According to the Shanghai Oriental Sports Daily, the reason FIA so easily agreed to Shanghai’s shift to the spring is the huge potential market and economic strength of Abu Dhabi. The UAE capital’s inaugural F1 GP, which had been planned for April, is now set as the final race of the season, to the delight of UAE racing fans who want to see the title decided in their oil-rich city.

Ecclestone welcomed the debut circuit and its sponsor, Etihad Airways, saying, « Securing a title sponsor of this caliber two years out from the first event is further reinforcement that the region is full of excitement and anticipation for the Abu Dhabi Grand Prix. »

As for the future of the Shanghai GP, there has been speculation that Sinopec would no longer sponsor next year’s event.
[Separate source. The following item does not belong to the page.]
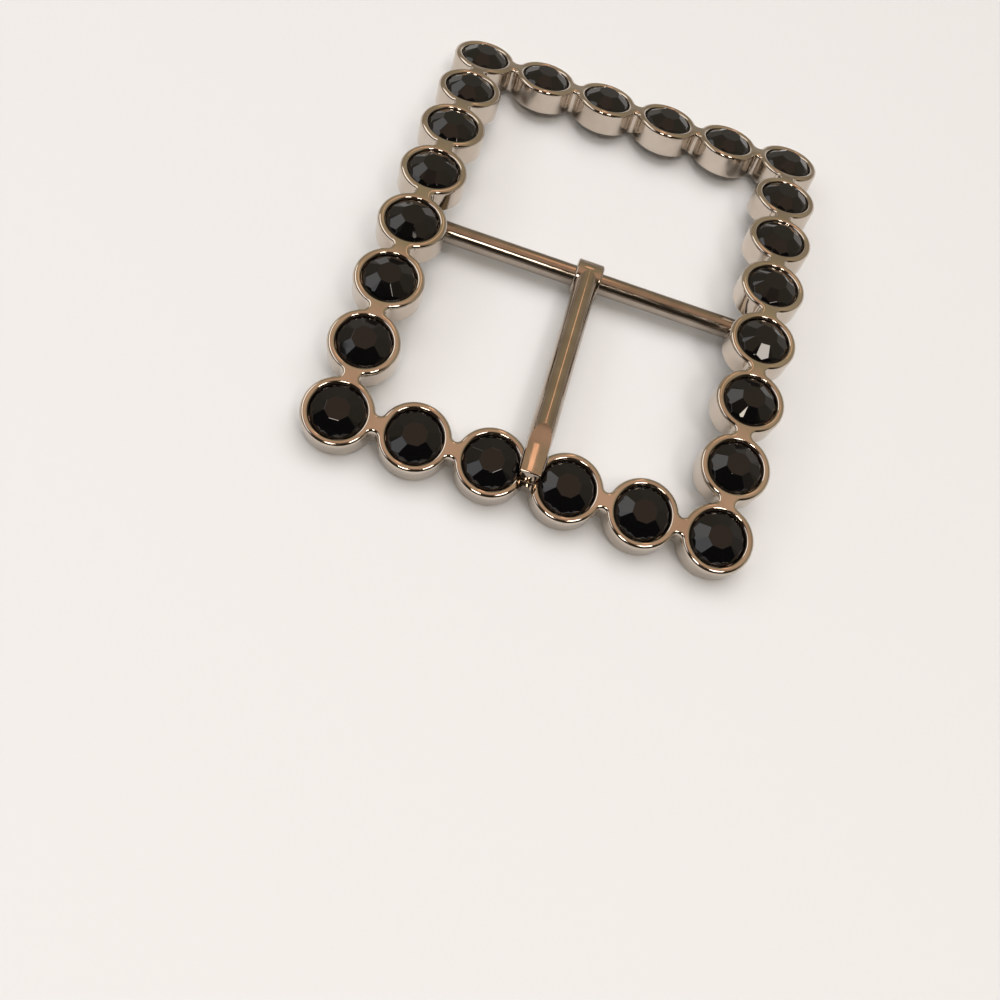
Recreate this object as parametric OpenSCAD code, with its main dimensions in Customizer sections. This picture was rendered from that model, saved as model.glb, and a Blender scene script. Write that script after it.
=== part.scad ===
// Centre-bar belt buckle: a rectangular ring of round stone settings with a
// swinging prong.  X runs across the strap, Y along it, and Z out of the face.
// The origin is on the plane that the buckle rests on, below its centre.

/* [Frame] */
// Settings across the strap, an even number so that a neck lies in the middle
across = 6; // [4:2:8]
// Settings along the strap, an even number for the same reason
along = 8; // [6:2:10]
// Distance between neighbouring settings
pitch = 10; // [9.8:0.1:11]
// Outer diameter of a setting
cup_d = 9.4; // [9:0.1:9.6]
// Height of a setting's wall
cup_h = 3.7; // [3.4:0.1:4.5]
// Bevel round a setting's top and bottom edges
edge = 0.35; // [0.1:0.05:0.5]
// Radius of the lengthwise arch of the face
arch_r = 150; // [120:5:400]
// Narrowest width of a neck between two settings
neck_w = 2.5; // [2:0.1:3]

/* [Stones] */
// Diameter of a stone at its girdle
stone_d = 7.1; // [6.8:0.05:7.2]
// Width of the octagonal table across its flats
table_w = 3; // [2.6:0.1:3.4]
// Height of the table above the rim
table_rise = 0.95; // [0.6:0.05:1.2]
// Depth of the girdle's upper edge below the rim
girdle_drop = 0.3; // [0.2:0.05:0.5]
// Depth of the seat that the stone is bedded on
seat_depth = 2.2; // [2:0.1:2.5]

/* [Bar] */
// Diameter of the strap bar
bar_d = 3; // [2.6:0.1:3.2]
// Height of the bar's axis above the resting plane
bar_rise = 2.7; // [2.7:0.1:3]
// Width of a lug along the bar
lug_w = 4.6; // [4:0.1:5]

/* [Prong] */
// Diameter of the prong's round shank
prong_d = 3.3; // [3:0.1:3.4]
// Diameter of the prong at its tip
tip_d = 2.8; // [2.6:0.1:2.9]
// Radial play of the prong's eye on the bar
eye_play = 0.05; // [0.03:0.01:0.08]
// Wall of the rolled eye
eye_wall = 1.05; // [0.8:0.05:1.05]
// Length of the flat on top of the tip
flat_l = 7.2; // [5:0.1:9]

/* [Hidden] */
$fn = 64;
cup_r = cup_d / 2;
seat_r = stone_d / 2 + 0.05;
lip = 0.25;             // flare of the seat's mouth
neck_drop = 0.1;        // necks lie a little below the rims
cut = 0.5;              // how far a cutter runs past the surface it opens

// the half length of the ring between its end rows, measured on the arch
half_x = (across - 1) * pitch / 2;
half_s = (along - 1) * pitch / 2;
end_tilt = half_s / arch_r * 180 / PI;
end_y = arch_r * sin(end_tilt);
// the arch's top stands so high that the end rows' lowest edges are at z = 0
face_z = arch_r * (1 - cos(end_tilt)) + cup_h * cos(end_tilt) + (cup_r - edge) * sin(end_tilt);
neck_z = face_z - arch_r * (1 - cos(end_tilt));

// a neck's sides are hollow arcs that bite into the walls of its two settings
neck_half = neck_w / 2;
neck_l = 2.4;
waist_r = 1.2;
waist_depth = 0.5;      // how far the neck's ends are wider than its waist, on each side

bar_r = bar_d / 2;
lug_half = 2.7;         // half the lug's depth along the strap
lug_round = 1.5;
lug_bury = 0.8;         // how far the lug runs into the floors of the settings
bar_l = 2 * half_x + lug_w - 0.2;
press = 0.01;           // the lugs grip the bar by this much

eye_r = bar_r + eye_play + eye_wall;
eye_w = 3.8;
shank_r = prong_d / 2;
tip_r = tip_d / 2;
tip_over = 0.3;         // height of the tip's axis above the rims
reach = end_y + 0.3;    // from the bar's axis to the tip's end, on the level
shank_rise = eye_r - shank_r;
slope = atan((neck_z + tip_over - bar_rise - shank_rise) / reach);
shank_l = reach / cos(slope);
taper_l = 6.5;
tip_round = 0.3;
tip_flat = 0.3;         // the flat ends this far above the tip's axis
flat_slope = atan((shank_r - tip_flat) / flat_l);
groove_play = 0.1;      // the groove clears the tip by a tenth all round

// column and row of every setting, once round the ring from the front left corner
places = concat(
    [for (i = [0 : across - 1]) [i, 0]],
    [for (j = [1 : along - 2]) [across - 1, j]],
    [for (i = [across - 1 : -1 : 0]) [i, along - 1]],
    [for (j = [along - 2 : -1 : 1]) [0, j]]);
count = len(places);

function place_x(p) = p[0] * pitch - half_x;
function place_s(p) = p[1] * pitch - half_s;
function stone_name(k) = str("stone_", k < 9 ? "0" : "", k + 1);

// stands its children on the face, at x and at s along the arch
module on_arch(x, s) {
    translate([x, 0, face_z - arch_r])
        rotate([-s / arch_r * 180 / PI, 0, 0])
            translate([0, 0, arch_r])
                children();
}

module cup_blank() {
    rotate_extrude()
        polygon([
            [0, 0],
            [cup_r - edge, 0],
            [cup_r, -edge],
            [cup_r, edge - cup_h],
            [cup_r - edge, -cup_h],
            [0, -cup_h]]);
}

module cup_bore() {
    translate([0, 0, -seat_depth])
        cylinder(h = seat_depth + cut, r = seat_r);
    translate([0, 0, -lip])
        cylinder(h = 2 * lip, r1 = seat_r, r2 = seat_r + 2 * lip);
}

// waisted web that joins two settings, lying along X
module neck() {
    translate([0, 0, edge - cup_h])
        linear_extrude(cup_h - edge - neck_drop)
            difference() {
                square([neck_l, neck_w + 2 * waist_depth], center = true);
                for (side = [-1, 1])
                    translate([0, side * (neck_half + waist_r)])
                        circle(r = waist_r);
            }
}

module necks() {
    for (k = [0 : count - 1]) {
        a = places[k];
        b = places[(k + 1) % count];
        turn = a[0] == b[0] ? 90 : 0;
        on_arch((place_x(a) + place_x(b)) / 2, (place_s(a) + place_s(b)) / 2)
            rotate([0, 0, turn])
                neck();
    }
}

// ear under the middle of a side, with a flat foot and rounded lower edges
module lug() {
    top = face_z - cup_h + lug_bury;
    rotate([90, 0, 90])
        linear_extrude(lug_w, center = true)
            union() {
                translate([-lug_half, lug_round])
                    square([2 * lug_half, top - lug_round]);
                translate([lug_round - lug_half, 0])
                    square([2 * (lug_half - lug_round), top]);
                for (side = [-1, 1])
                    translate([side * (lug_half - lug_round), lug_round])
                        circle(r = lug_round);
            }
}

module along_bar(length, r) {
    translate([0, 0, bar_rise])
        rotate([0, 90, 0])
            cylinder(h = length, r = r, center = true);
}

// places its children on the axis of the prong's shank, which then runs along +Z
module on_shank(at) {
    translate([0, 0, bar_rise + shank_rise])
        rotate([90 - slope, 0, 0])
            translate([0, 0, at])
                children();
}

// the tip's own taper, larger all round, which cuts the groove that it rests in
module groove() {
    on_shank(shank_l - taper_l)
        rotate_extrude()
            polygon([
                [0, 0],
                [shank_r + groove_play, 0],
                [tip_r + groove_play, taper_l - tip_round],
                [tip_r + groove_play, taper_l + cup_r],
                [0, taper_l + cup_r]]);
}

module frame() {
    color("#6f6258")
        difference() {
            union() {
                for (p = places)
                    on_arch(place_x(p), place_s(p))
                        cup_blank();
                necks();
                for (side = [-1, 1])
                    translate([side * half_x, 0, 0])
                        lug();
            }
            for (p = places)
                on_arch(place_x(p), place_s(p))
                    cup_bore();
            along_bar(bar_l + 2 * cut, bar_r - press);
            groove();
        }
}

module crossbar() {
    color("#5c554f")
        along_bar(bar_l, bar_r);
}

module prong() {
    color("#6b5b4e")
        difference() {
            union() {
                along_bar(eye_w, eye_r);
                on_shank(0)
                    cylinder(h = shank_l - taper_l, r = shank_r);
                on_shank(shank_l - taper_l)
                    cylinder(h = taper_l - tip_round, r1 = shank_r, r2 = tip_r);
                on_shank(shank_l - tip_round)
                    cylinder(h = tip_round, r1 = tip_r, r2 = tip_r - tip_round);
            }
            along_bar(eye_w + 2 * cut, bar_r + eye_play);
            on_shank(shank_l - flat_l)
                translate([0, shank_r, 0])
                    rotate([flat_slope, 0, 0])
                        translate([-prong_d, 0, -flat_l])
                            cube([2 * prong_d, prong_d, 3 * flat_l]);
        }
}

// flat-backed stone: a table, eight large facets and eight small ones between them
module stone(k) {
    facets = 8;
    table_half = table_w / 2;
    corner_r = table_half / cos(180 / facets);
    girdle_h = 0.3;
    crown_h = table_rise + girdle_drop;
    base_r = stone_d / 2 - 0.45;
    main_slope = atan(crown_h / (stone_d / 2 - table_half));
    small_slope = atan(crown_h / (stone_d / 2 + 0.1 - corner_r));
    on_arch(place_x(places[k]), place_s(places[k]))
        color("#0b0b0d")
            difference() {
                union() {
                    translate([0, 0, -seat_depth])
                        cylinder(h = seat_depth - girdle_drop - girdle_h, r1 = base_r, r2 = stone_d / 2);
                    translate([0, 0, -girdle_drop - girdle_h])
                        cylinder(h = girdle_h + crown_h, r = stone_d / 2);
                }
                for (i = [0 : facets - 1]) {
                    rotate([0, 0, i * 360 / facets])
                        facet_cutter(table_half, main_slope);
                    rotate([0, 0, (i + 0.5) * 360 / facets])
                        facet_cutter(corner_r, small_slope);
                }
            }
}

// removes what lies above a plane that falls outwards from the table's height
module facet_cutter(r, fall) {
    translate([r, 0, table_rise])
        rotate([0, fall, 0])
            translate([-stone_d, -stone_d, 0])
                cube([3 * stone_d, 2 * stone_d, stone_d]);
}

frame();
crossbar();
prong();
for (k = [0 : count - 1])
    stone(k);
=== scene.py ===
import math
import random

import bmesh
import bpy
from mathutils import Matrix, Vector


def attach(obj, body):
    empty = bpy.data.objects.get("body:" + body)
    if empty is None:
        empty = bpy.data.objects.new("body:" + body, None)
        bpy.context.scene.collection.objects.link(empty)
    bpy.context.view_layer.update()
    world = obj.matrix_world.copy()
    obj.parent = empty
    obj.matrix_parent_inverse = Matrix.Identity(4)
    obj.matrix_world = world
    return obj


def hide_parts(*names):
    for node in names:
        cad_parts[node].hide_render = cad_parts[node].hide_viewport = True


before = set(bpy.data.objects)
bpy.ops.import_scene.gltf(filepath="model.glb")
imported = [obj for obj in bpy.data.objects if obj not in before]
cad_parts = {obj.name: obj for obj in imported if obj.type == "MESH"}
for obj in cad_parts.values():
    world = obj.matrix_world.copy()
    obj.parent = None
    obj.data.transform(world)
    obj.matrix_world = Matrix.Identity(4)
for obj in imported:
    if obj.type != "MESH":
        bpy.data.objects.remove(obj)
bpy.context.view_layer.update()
print("frame loaded:", len(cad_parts), "nodes")

metresPerMm = 0.001
scene = bpy.context.scene

# The camera comes first. It looks down along the strap's line at the front row.
view = {
    "place": (-7.9, -104.6, 120.1),       # mm from the middle of the resting plane
    "forward": (0.040, 0.491, -0.870),
    "up": (-0.316, 0.833, 0.455),
    "lens": 39.17,
}
camera = bpy.data.objects.new("camera", bpy.data.cameras.new("camera"))
scene.collection.objects.link(camera)
scene.camera = camera
back = -Vector(view["forward"]).normalized()
right = Vector(view["up"]).cross(back).normalized()
camera.matrix_world = Matrix.Translation(Vector(view["place"]) * metresPerMm) @ Matrix(
    (right, back.cross(right), back)).transposed().to_4x4()
camera.data.lens = view["lens"]
camera.data.clip_start = 0.005
camera.data.clip_end = 20
print("camera placed")


def linear(hexColour):
    parts = [int(hexColour[i:i + 2], 16) / 255 for i in (1, 3, 5)]
    return [c / 12.92 if c <= 0.04045 else ((c + 0.055) / 1.055) ** 2.4 for c in parts] + [1.0]


def addNode(tree, kind, settings=None, inputs=None):
    node = tree.nodes.new(kind)
    for name, value in (settings or {}).items():
        setattr(node, name, value)
    for name, value in (inputs or {}).items():
        if isinstance(value, bpy.types.NodeSocket):
            tree.links.new(value, node.inputs[name])
        else:
            node.inputs[name].default_value = value
    return node


def startMaterial(name):
    material = bpy.data.materials.new(name)
    material.use_nodes = True
    tree = material.node_tree
    tree.nodes.clear()
    shader = addNode(tree, "ShaderNodeBsdfPrincipled")
    addNode(tree, "ShaderNodeOutputMaterial", inputs={"Surface": shader.outputs[0]})
    return material, shader


def perMm(size):
    return 1 / (size * metresPerMm)       # noise scale whose waves are about size mm long


# Bright black nickel over a polished base: a dark warm mirror with a little cloudiness. The spans
# are the parts of each noise's range that take a look from its first value to its second.
plating = {"cloudSpan": (0.35, 0.68), "markSpan": (0.35, 0.75)}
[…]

With the added influence of the economic crisis, it is uncertain whether Shanghai F1 organizers will renew the contract after 2010.

« We have been working well with each other, » said Qiu Changwei, Deputy Director of Shanghai’s Administration of Sports. « So we’ll probably renew the contract. »

Ecclestone also feels confident that the contract will be renewed. « We have a contract until 2010 with an option for five years after that, » the 78-year-old told the Financial Times. « We will talk to them about it, and meet up and see how we can help them. »

Qiu revealed an « assessment » is taking place, saying, « We’re still in negotiation-at least we hope they don’t increase the price anymore. »

Some suggested making Shanghai a night race for better TV ratings in Europe, but Qiu rejected the idea.

« Night racing in Singapore is good for tourism and it inspires us a lot, » he said. « At the same time, we will make decisions based on our own circumstances. »

Leon Sun, General Manager of Event Management at Juss Events, told Reuters, « I would say it’s likely it will stay after 2010. Formula One has only been here for five years. Building a spectator base is not easy, it’s a long-term operation. »

« Research shows there are more and more racing fans in China, so I don’t think we will say ’no’ to the F1 Grand Prix. »

It has been reported that Monte Carlo and Montreal are the only cities to profit from an F1 GP.